TRANSPLANTATION FÉCALE ?
Une étude clinique pilote suggère que la transplantation d’un microbiome intestinal sain permet d’améliorer le métabolisme du glucose chez des hommes obèses atteints d’un syndrome métabolique.
DÉSÉQUILIBRE BACTÉRIEN
Il est maintenant clairement démontré que les centaines de milliards de bactéries qui vivent dans notre intestin, ce qu’on appelle le microbiome intestinal, sont des partenaires indispensables au maintien d’une bonne santé. Ce rôle important est bien illustré par les nombreuses études qui montrent que des déséquilibres dans la composition de ce microbiome participent au développement de nombreuses pathologies, en particulier l’obésité et le diabète de type 2. Par exemple, des souris nées et maintenues en conditions stériles, et qui n’ont donc pas de microbiome intestinal, ne développent pas d’obésité même si elles consomment de grandes quantités de calories.

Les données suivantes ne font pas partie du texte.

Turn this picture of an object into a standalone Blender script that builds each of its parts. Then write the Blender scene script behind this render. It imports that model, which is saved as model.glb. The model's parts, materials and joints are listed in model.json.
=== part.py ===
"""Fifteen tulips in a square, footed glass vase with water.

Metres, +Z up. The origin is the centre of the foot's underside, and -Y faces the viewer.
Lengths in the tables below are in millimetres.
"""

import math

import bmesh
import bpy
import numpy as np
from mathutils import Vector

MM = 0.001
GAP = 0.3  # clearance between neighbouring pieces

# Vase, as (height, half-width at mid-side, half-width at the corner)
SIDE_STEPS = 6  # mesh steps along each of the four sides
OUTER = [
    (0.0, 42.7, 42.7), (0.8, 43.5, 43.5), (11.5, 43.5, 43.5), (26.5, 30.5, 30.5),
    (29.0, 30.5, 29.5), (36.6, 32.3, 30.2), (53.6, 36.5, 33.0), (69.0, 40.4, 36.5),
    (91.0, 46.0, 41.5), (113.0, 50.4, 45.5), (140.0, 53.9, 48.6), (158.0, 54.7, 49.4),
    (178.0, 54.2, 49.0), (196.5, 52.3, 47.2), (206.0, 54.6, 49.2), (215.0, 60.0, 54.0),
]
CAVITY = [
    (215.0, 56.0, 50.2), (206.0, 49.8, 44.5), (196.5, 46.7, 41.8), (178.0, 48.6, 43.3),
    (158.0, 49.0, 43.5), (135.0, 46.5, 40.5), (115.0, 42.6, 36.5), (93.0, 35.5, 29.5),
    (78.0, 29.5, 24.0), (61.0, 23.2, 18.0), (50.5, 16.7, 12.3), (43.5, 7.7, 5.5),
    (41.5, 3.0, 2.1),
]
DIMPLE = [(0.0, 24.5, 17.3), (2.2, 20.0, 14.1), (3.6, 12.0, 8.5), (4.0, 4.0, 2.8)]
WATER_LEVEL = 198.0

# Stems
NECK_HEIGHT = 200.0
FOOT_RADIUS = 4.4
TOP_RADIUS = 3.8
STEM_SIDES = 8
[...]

Il est aussi, par ailleurs, possible de faire grossir des souris minces simplement en leur transplantant le microbiome intestinal de souris obèses et, à l’inverse, de stopper le gain de poids de souris obèses en remplaçant leur microbiome par celui de souris minces.
Chez les humains, la comparaison des microbiomes intestinaux provenant de personnes minces et obèses montre des différences notables, en particulier la présence d’un microbiome moins diversifié chez les obèses. Ces observations suggèrent donc que le type de bactéries composant la flore intestinale pourrait influencer le développement de l’obésité et, par conséquent, les désordres métaboliques qui découlent de l’excès de poids (l’hyperglycémie, par exemple).
TRANSPLANTATION FÉCALE
L’importance du microbiome pour le fonctionnement adéquat du métabolisme suggère qu’il serait possible de corriger les désordres métaboliques provoqués par l’obésité en modifiant la composition de microbiome des personnes obèses. La méthode utilisée pour réaliser cette modification est relativement simple, mais tout de même assez spectaculaire : des selles fraîches, qui contiennent l’ensemble des bactéries intestinales, sont tout d’abord récoltées de donneurs en bonne santé et testées pour s’assurer de l’absence de microorganismes pathogènes. Elles sont par la suite suspendues dans une solution saline et administrées au malade à l’aide d’une sonde naso-gastrique (pour atteindre le petit intestin) et les bactéries peuvent par la suite s’implanter au niveau du côlon et prendre la place, au moins temporairement, du microbiome de la per- sonne malade. Ce type de transplantation fécale est déjà utilisé pour traiter les infections récurrentes à C. difficile et les résultats sont tout à fait remarquables, avec jusqu’à 90 % de guérison sans effets secondaires, ni récidives.(
AMÉLIORER LE MÉTABOLISME DU SUCRE
Un groupe de recherche néerlandais a récemment utilisé cette technique pour déterminer si la transplantation d’un microbiome provenant d’une personne en bonne santé pouvait améliorer le métabolisme de personnes obèses affectées par le syndrome métabolique (une condition caractérisée entre autres par une hyperglycémie, une hypertension et un excès de gras abdominal).
Ils ont recruté 38 hommes obèses (IMC = 35, tour de taille = 121 cm) et présentant des anomalies métaboliques (glycémie à jeun élevée) et les ont jumelés de façon aléatoire avec des personnes en bonne santé qui servaient de donneurs de selles. Six semaines après la transplantation, des échantillons sanguins et de selles ont été prévelés pour déterminer l’impact de la transplantation sur la glycémie et la composition du microbiome.
Les résultats sont intéressants : les scientifiques ont noté que 50 % des personnes obèses ayant reçu une transplantation fécale présentaient une diminution de la résistance à l’insuline (un important facteur de risque de diabète) et une modification parallèle de la composition de leur microbiome intestinal. Cette différence de réponse semble liée à l’état initial du microbiome des patients avant le début de la procédure, car une analyse plus poussée a montré la présence d’une flore intestinale moins diversifiée chez les non-répondants que chez ceux qui avaient répondu positivement au traitement.(
Globalement, ces résultats suggèrent donc que la transplantation fécale représente une stratégie valable pour améliorer le métabolisme des personnes obèses. Par contre, beaucoup de travail reste à faire, non seulement pour adapter cette approche aux personnes non répondantes, mais aussi parce que les améliorations notées dans l’étude étaient transitoires, avec un retour aux conditions de départ trois mois après la transplantation des selles.